Ian MacLarty maclarty at csse.unimelb.edu.au
Mon Mar 5 09:39:24 AEDT 2007


On Sun, Mar 04, 2007 at 09:05:56PM +1100, Simon Taylor wrote:
> Hi,
> 
> A change last year introduced "\uXXXX" escapes for Unicode code points.
> The implementation of these for the C back-end is incorrect; it dumps
> UTF-8 encoded code points into strings without regard for the encoding
> of the source file being read, and the string library doesn't handle
> variable-length characters.
> 

I don't really understand what the encoding of the source file has to do
with anything.  The whole idea is to make the internal representation of
strings independent of the source file encoding.

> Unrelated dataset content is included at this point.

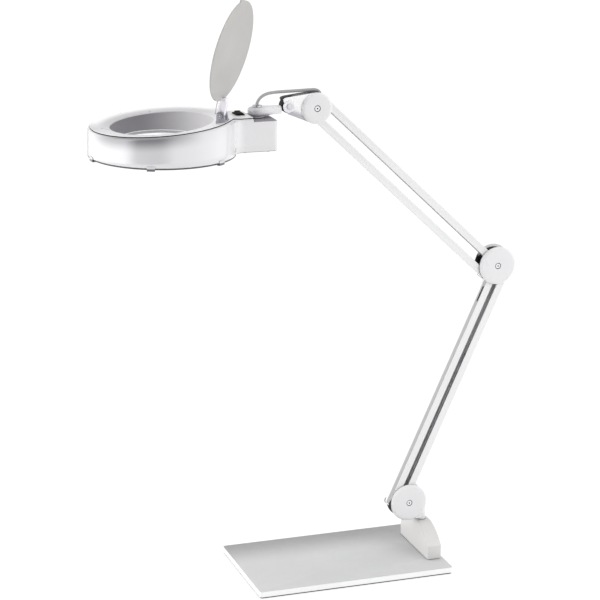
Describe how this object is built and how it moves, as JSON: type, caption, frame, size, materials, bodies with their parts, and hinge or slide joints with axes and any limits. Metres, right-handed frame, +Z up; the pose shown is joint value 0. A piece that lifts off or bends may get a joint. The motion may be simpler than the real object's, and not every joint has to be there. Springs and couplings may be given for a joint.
{
  "type": "magnifying lamp",
  "caption": "Bench magnifying lamp: weighted base plate, two parallelogram arms, and a tilting, panning round head with ring lamp, lens and flip-up lens lid.",
  "frame": {"origin": "base swivel axis at the underside of the base pad", "axes": "+Z up, -X from the foot block towards the lamp head, arms folding in the XZ plane"},
  "size_m": [0.7027, 0.2505, 0.9501],
  "materials": {
    "black_rubber": "matte",
    "white_paint": "satin powder coat",
    "warm_white_paint": "satin powder coat",
    "grey_paint": "satin",
    "steel": "brushed",
    "black_steel": "satin black",
    "spring_steel": "drawn wire",
    "white_plastic": "gloss",
    "grey_plastic": "matte",
    "black_plastic": "satin",
    "lilac_plastic": "gloss, slightly translucent",
    "lid_plastic": "frosted, slightly translucent",
    "clear_plastic": "clear, ribbed",
    "lens_glass": "polished",
    "lamp_glass": "opal",
    "cable_pvc": "smooth sheath"
  },
  "bodies": {
    "base": {"base_pad": "black_rubber", "base_plate": "white_paint", "foot_gasket": "black_rubber", "foot_block": "warm_white_paint", "foot_screws": "steel", "swivel_bush": "grey_plastic"},
    "swivel": {"swivel_pin": "steel", "swivel_collar": "white_plastic", "base_bracket": "white_paint", "base_cheeks": "black_steel", "bracket_rivets": "steel", "base_cap_front": "white_plastic", "base_cap_rear": "white_plastic", "base_cap_screws": "steel", "base_pivot_pins": "steel"},
    "lower_arm": {"lower_main_bar": "white_paint", "lower_spring": "spring_steel"},
    "lower_guide": {"lower_guide_bar": "white_paint"},
    "elbow": {"elbow_cheeks": "black_steel", "elbow_cap_front": "white_plastic", "elbow_cap_rear": "white_plastic", "elbow_cap_screws": "steel", "elbow_pivot_pins": "steel"},
    "upper_arm": {"upper_main_bar": "white_paint", "upper_spring": "spring_steel"},
    "upper_guide": {"upper_guide_bar": "white_paint"},
    "wrist": {"wrist_hood": "white_plastic", "wrist_cap_front": "white_plastic", "wrist_cap_rear": "white_plastic", "wrist_cap_screws": "steel", "wrist_pivot_pins": "steel", "tilt_pin": "steel", "head_cable": "cable_pvc"},
    "link": {"tilt_knuckle": "black_plastic", "head_link": "grey_paint"},
    "head": {"pan_washer": "black_plastic", "pan_tube": "steel", "pan_nut": "steel", "head_housing": "white_plastic", "diffuser": "clear_plastic", "diffuser_clips": "clear_plastic", "neck_cover": "white_plastic", "neck_screws": "steel", "lens": "lens_glass", "lens_ring": "white_plastic", "ring_lamp": "lamp_glass", "lamp_clips": "spring_steel", "lamp_socket": "white_plastic", "ballast": "black_plastic", "switch_bezel": "black_plastic", "lid_bracket": "lilac_plastic", "lid_hinge_pin": "steel"},
    "switch": {"switch_rocker": "black_plastic"},
    "lid": {"lens_lid": "lid_plastic", "lid_spring": "spring_steel"}
  },
  "joints": [
    {"name": "base_swivel", "type": "hinge", "parent": "base", "child": "swivel", "pos_m": [0, 0, 0.07], "axis": [0, 0, 1], "range_deg": [-170, 170]},
    {"name": "lower_arm_fold", "type": "hinge", "parent": "swivel", "child": "lower_arm", "pos_m": [-0.0342, 0, 0.096], "axis": [0, 1, 0], "range_deg": [-62, 11]},
    {"name": "lower_guide_pivot", "type": "hinge", "parent": "swivel", "child": "lower_guide", "pos_m": [-0.0553, 0, 0.096], "axis": [0, 1, 0], "range_deg": [-62, 11]},
    {"name": "elbow_level", "type": "hinge", "parent": "lower_arm", "child": "elbow", "pos_m": [0.1322, 0, 0.4725], "axis": [0, 1, 0], "range_deg": [-11, 62]},
    {"name": "upper_arm_fold", "type": "hinge", "parent": "elbow", "child": "upper_arm", "pos_m": [0.1155, 0, 0.4934], "axis": [0, 1, 0], "range_deg": [-57, 55]},
    {"name": "upper_guide_pivot", "type": "hinge", "parent": "elbow", "child": "upper_guide", "pos_m": [0.097, 0, 0.4737], "axis": [0, 1, 0], "range_deg": [-57, 55]},
    {"name": "wrist_level", "type": "hinge", "parent": "upper_arm", "child": "wrist", "pos_m": [-0.1859, 0, 0.7766], "axis": [0, 1, 0], "range_deg": [-55, 57]},
    {"name": "head_tilt", "type": "hinge", "parent": "wrist", "child": "link", "pos_m": [-0.242, 0, 0.7687], "axis": [0, 1, 0], "range_deg": [-45, 60], "deforming": ["head_cable"]},
    {"name": "head_pan", "type": "hinge", "parent": "link", "child": "head", "pos_m": [-0.29, 0, 0.76], "axis": [0, 0, 1], "range_deg": [-90, 90]},
    {"name": "lid_hinge", "type": "hinge", "parent": "head", "child": "lid", "pos_m": [-0.36505, -0.06139, 0.77277], "axis": [0.622, 0.7815, 0.0479], "range_deg": [-106.7, 5]},
    {"name": "switch_rock", "type": "hinge", "parent": "head", "child": "switch", "pos_m": [-0.32, 0, 0.7575], "axis": [1, 0, 0], "range_deg": [-12, 0]}
  ],
  "couplings": [
    {"joint": "lower_guide_pivot", "follows": "lower_arm_fold", "ratio": 1},
    {"joint": "elbow_level", "follows": "lower_arm_fold", "ratio": -1},
    {"joint": "upper_guide_pivot", "follows": "upper_arm_fold", "ratio": 1},
    {"joint": "wrist_level", "follows": "upper_arm_fold", "ratio": -1}
  ]
}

> Also, string.to_upper and string.to_lower are broken even on the
> Unicode-aware Java and .NET backends, because in some languages (e.g.
> German and Greek) case conversion can cause one code point to become
> multiple code points or vice versa.  The correct approach is to convert
> the entire string as a unit.  Any code which deals with individual code
> points rather than strings in Unicode is probably wrong, because of
> things like combining diacriticals and surrogate code points.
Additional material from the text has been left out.